Halverson has gone to the state supreme court to challenge Chief Judge Hardcastle's decision to reassign all of her criminal cases--a move Halverson says blocks her from doing the work she was elected to do. Halverson's lawyers argue that only the state Commission on Judicial Discipline has the authority to judge her competency.

All this happened as Nevada lawmakers were debating a plan to overhaul the state's judicial selection process. Under a proposed constitutional amendment, the governor would appoint district judges and supreme court justices based on recommendations from a new judicial selection commission. Voters would then be asked to retain or reject those choices--a variation on the so-called "Missouri plan" for merit selection of judges. The legislature approved the new system, but the debate isn't over. For the plan to be enacted, Nevada lawmakers need to approve the amendment again in their 2009 session and then put the matter to a statewide vote the following year.
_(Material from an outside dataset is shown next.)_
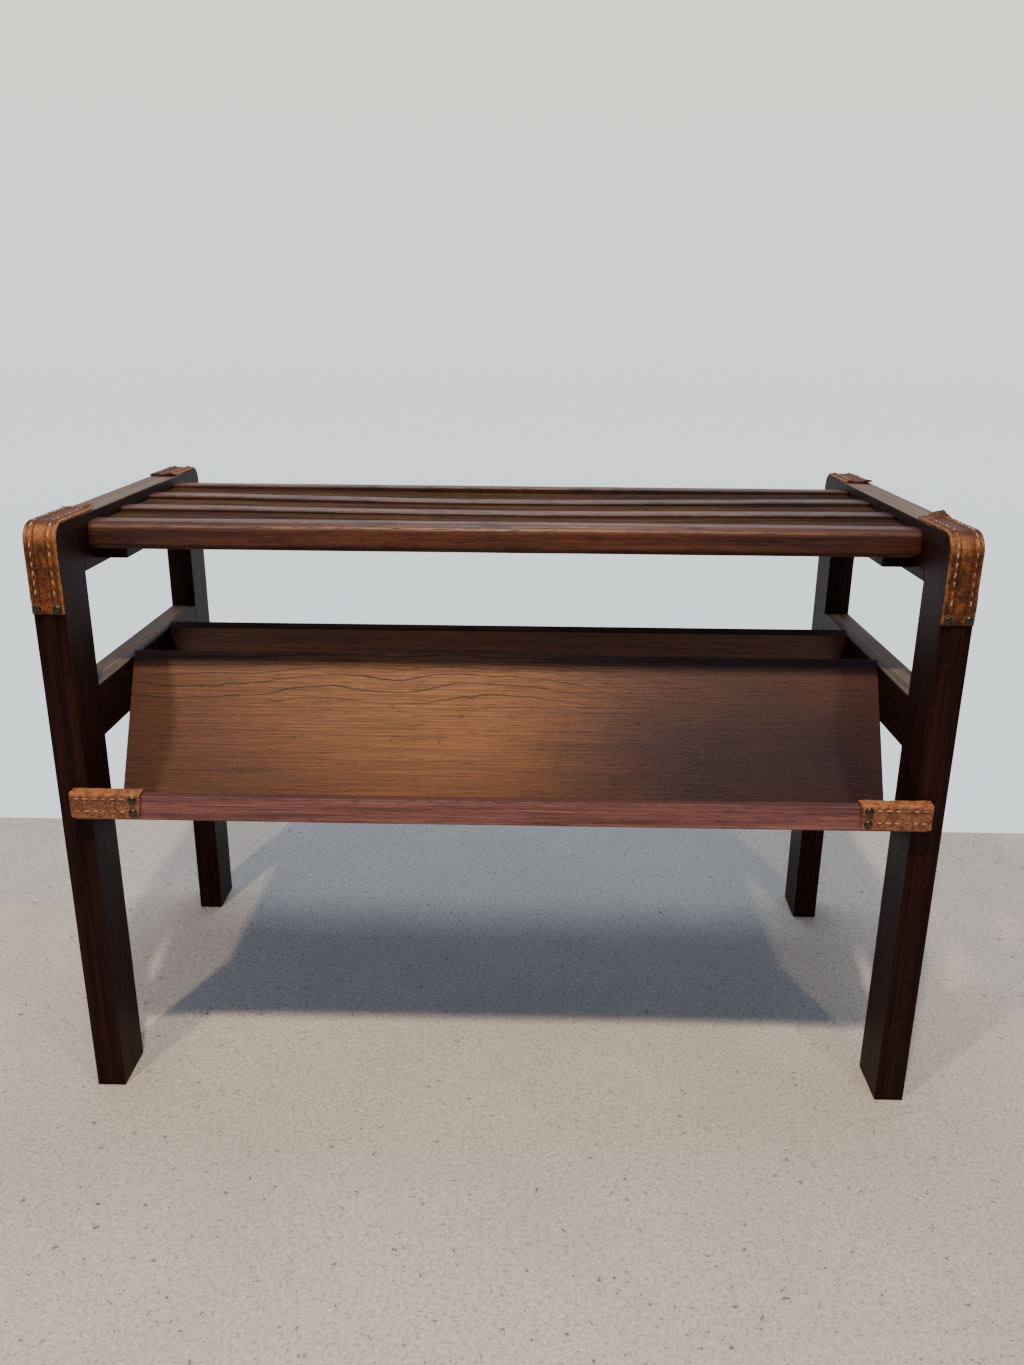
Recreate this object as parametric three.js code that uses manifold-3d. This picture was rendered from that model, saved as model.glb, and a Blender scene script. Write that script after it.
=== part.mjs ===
// A rigid luggage rack of dark hardwood with leather-capped corners. Two closed side frames carry a
// top of bars and boards. Under it two sloping panels each hold papers behind a low rail.
// Millimetres, +Z up. The origin is on the floor under the middle of the rack, and -Y is the front.
import * as THREE from 'three';
import { mergeVertices } from 'three/addons/utils/BufferGeometryUtils.js';
import Module from 'manifold-3d';

const wasm = await Module();
wasm.setup();

// Overall
const OVERALL_WIDTH = 750; // over the outer faces of the side frames
const FRAME_DEPTH = 372; // front face to rear face of a side frame
const FRAME_HEIGHT = 527; // floor to the top of a side frame

// Side frames
const FRAME_THICKNESS = 26;
const LEG_DEPTH = 48;
const TOP_RAIL_HEIGHT = 47;
const MIDDLE_RAIL_HEIGHT = 47;
const MIDDLE_RAIL_TOP = 380.5; // above the floor
const CORNER_RADIUS = 14; // outer top corner of each leg
const TENON_LENGTH = 28;
const TENON_THICKNESS = 9;
const TENON_SHOULDER = 9; // above and below each tenon

// Top of the rack
const MIDDLE_BAR_COUNT = 2;
const MIDDLE_BAR_WIDTH = 22;
const OUTER_BAR_WIDTH = 24;
const BAR_HEIGHT = 24;
const BAR_DROP = 7.5; // bar tops below the tops of the side frames
const BAR_SETBACK = 61.5; // nose of the front bar behind the front of the frames
const BAR_EASE = 3; // top edges of every bar
const NOSE_RADIUS = 8; // outward edges of the front and rear bars
const BOARD_THICKNESS = 12;
const BOARD_DROP = 3; // board tops below the bar tops
const BOARD_GAP = 0.6; // beside each board
const BATTEN_WIDTH = 28;
const BATTEN_HEIGHT = 17;
const BATTEN_INSET = 8; // batten ends behind the noses of the outer bars
const BATTEN_SCREW_COUNT = 3; // in each batten
const BATTEN_SCREW_MARGIN = 26; // first screw from the batten's end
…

The upheaval in Clark County hasn't played much of a role in the constitutional debate. But the state's current selection system has had at least something to do with the strained relationship between Halverson and her chief judge. In 2004, Hardcastle put Halverson on paid administrative leave after nine years of work as a law clerk, just as Halverson was preparing to run for a family court judgeship. Halverson's opponent in that race: Hardcastle's husband.

Judicial scandals of some variety--although generally not as bizarre as this one--turn up somewhere in the country all the time. They nearly always create at least a brief surge of support for replacing elections with a merit system. But change is hard to implement--87 percent of the judges in the country still owe their jobs to the political process. If this year's antics in Nevada don't make the case for reform, it's hard to imagine anything will.